Implementation roadmap, risk mitigation, future trends, and executive recommendations
A practical implementation roadmap begins with business impact assessment, recovery objective definition, and current-state discovery. The next phase establishes the Azure landing zone, identity model, network segmentation, observability baseline, and Infrastructure as Code foundation. Platform build follows with Kubernetes, PostgreSQL, Redis, Traefik, storage, backup automation, and CI/CD integration. After that, organizations should validate non-production operations, run migration rehearsals, test failover and restoration, and only then move production through a controlled cutover. Post-go-live, the focus shifts to performance tuning, cost governance, patch cadence, and resilience drills.

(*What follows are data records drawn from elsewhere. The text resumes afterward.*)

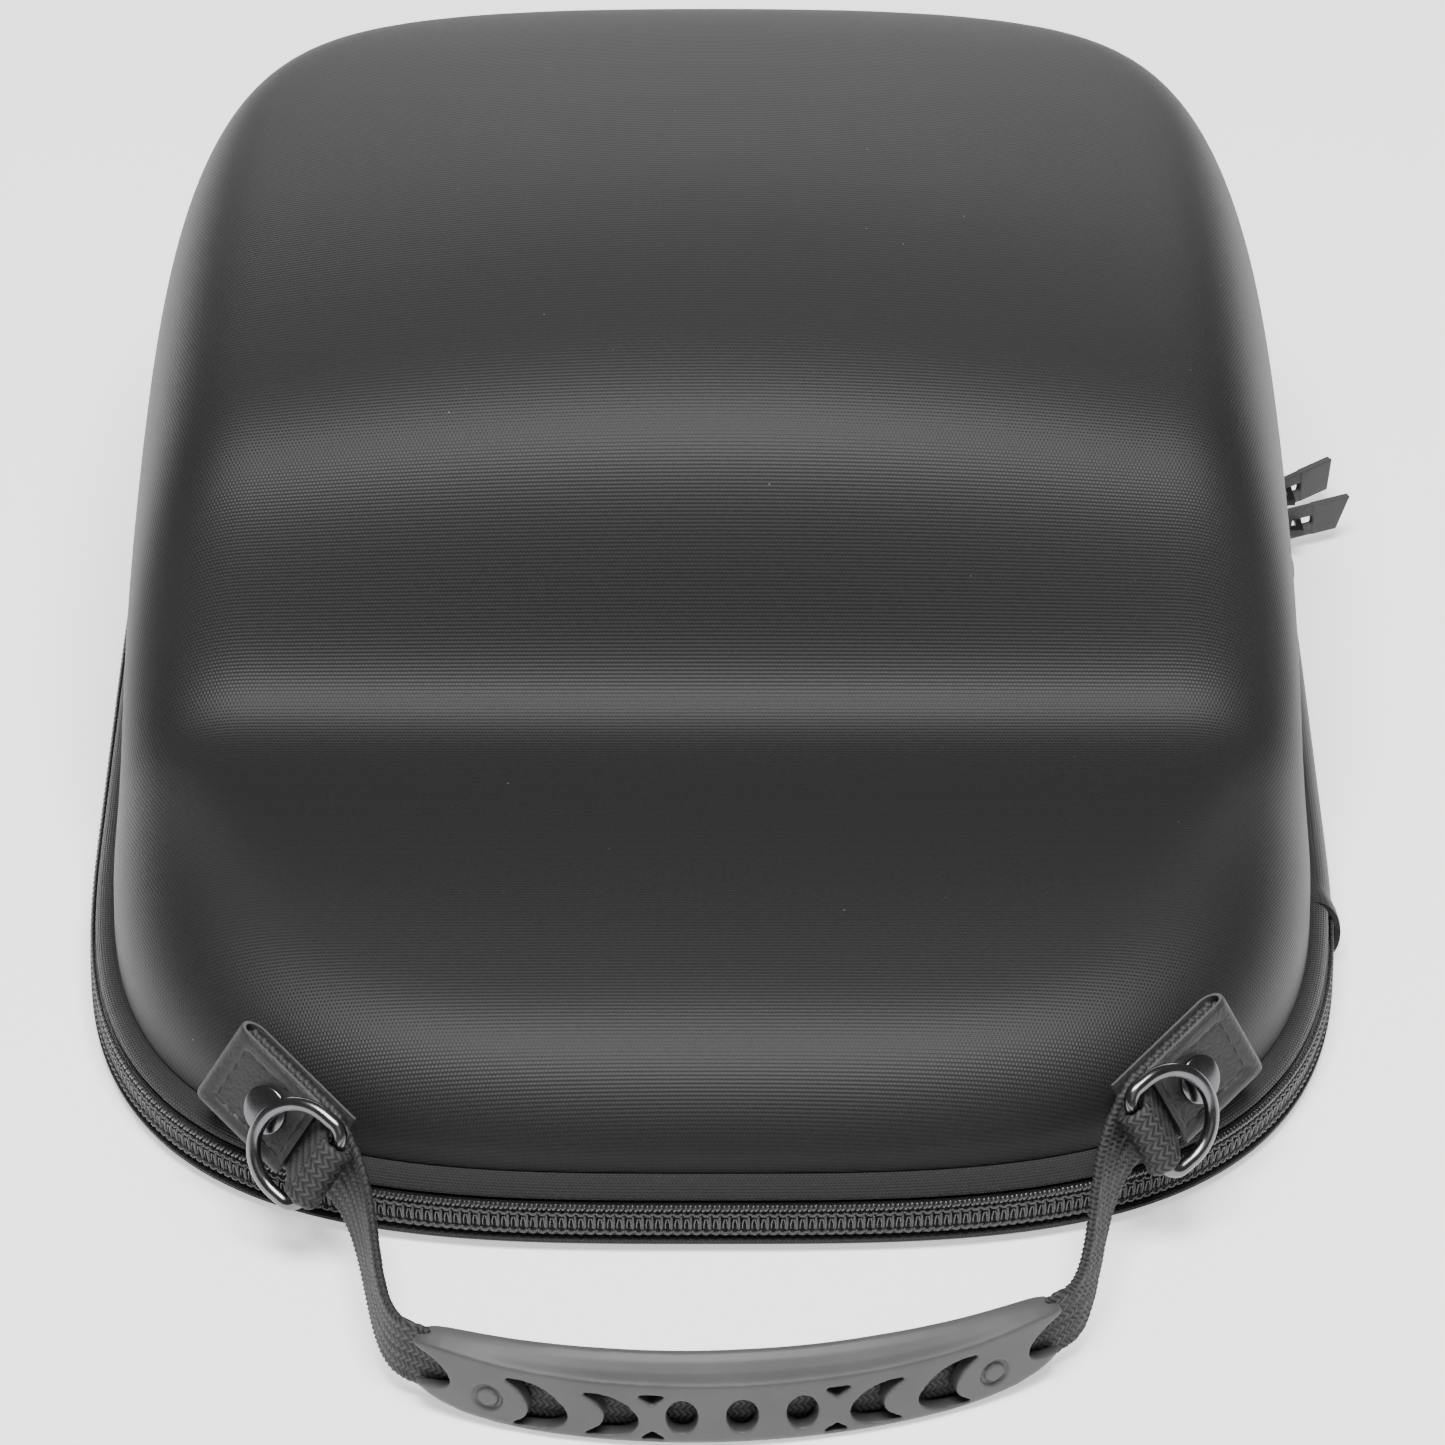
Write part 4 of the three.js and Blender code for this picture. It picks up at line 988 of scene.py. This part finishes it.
# Webbing handle
# One ribbed polyester strap. Each end is folded into a tab; between them it turns on edge,
# hangs down to the table and passes through the rubber grip.
GRIP_CHORD = 100.0
GRIP_SAG = 12.0
GRIP_REACH = 38.0
GRIP_SHIFT = 5.0
GRIP_TURN = math.radians(4.3)
GRIP_HEIGHT = 15.6
GRIP_FOOT = 0.3
STRAP_IN_GRIP = 1.55
TAB_PULL = 0.3
GRIP_PULL = 0.2
STRAP_TWIST = 0.3
WEBBING_WIDTH = 12.0
WEBBING_START = 1.4
WEBBING_COLUMNS = 34
WEBBING_STEP = 0.36
SLOT_REACH = 1.05
SLOT_STEPS = 60
RIB = 1.02
LANE = 2.0
SQUEEZED = 0.17
grip_radius = ((GRIP_CHORD / 2) ** 2 + GRIP_SAG ** 2) / (2 * GRIP_SAG)
grip_half = math.asin(GRIP_CHORD / 2 / grip_radius) * grip_radius
strap_middle = GRIP_HEIGHT * 0.45


def grip_at(along, s, u, w):
    """A place in the grip: along its arc, then s further along, u up and w to the front."""
    turn = along / grip_radius
    local = Vector((grip_radius * math.sin(turn), -grip_radius * math.cos(turn) + grip_radius))
    local.rotate(Matrix.Rotation(GRIP_TURN, 2))
    heading = turn + GRIP_TURN
    way = Vector((math.cos(heading), math.sin(heading), 0))
    front = Vector((math.sin(heading), -math.cos(heading), 0))
    centre = Vector((GRIP_SHIFT + local.x, FRONT - GRIP_REACH - GRIP_SAG + local.y, GRIP_FOOT))
    return centre + way * s + front * w + Vector((0, 0, u)), way


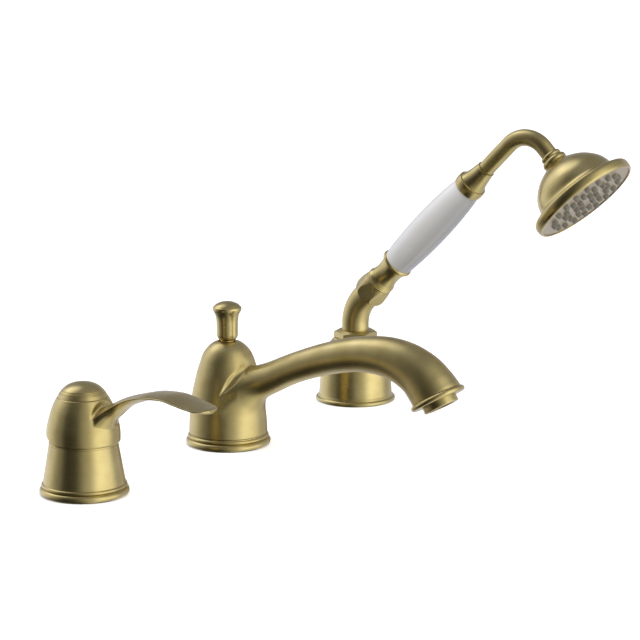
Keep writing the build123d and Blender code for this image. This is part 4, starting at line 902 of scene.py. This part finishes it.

Risk mitigation should address the most common failure patterns: under-sized databases, weak rollback planning, undocumented customizations, excessive shared tenancy for critical finance systems, insufficient observability, and untested disaster recovery. Realistic scenarios include a failed month-end deployment, a database performance regression after module changes, a certificate expiration affecting external access, or a regional dependency outage that leaves identity or integrations unavailable. Executive recommendations are straightforward: use dedicated production environments for critical finance workloads, standardize delivery through GitOps and Infrastructure as Code, invest in observability and restoration testing, and align cost decisions to business continuity requirements. Looking ahead, Azure-native policy enforcement, stronger platform engineering practices, and AI-assisted operations will continue to improve resilience, but only for organizations that first establish disciplined architecture and operating models.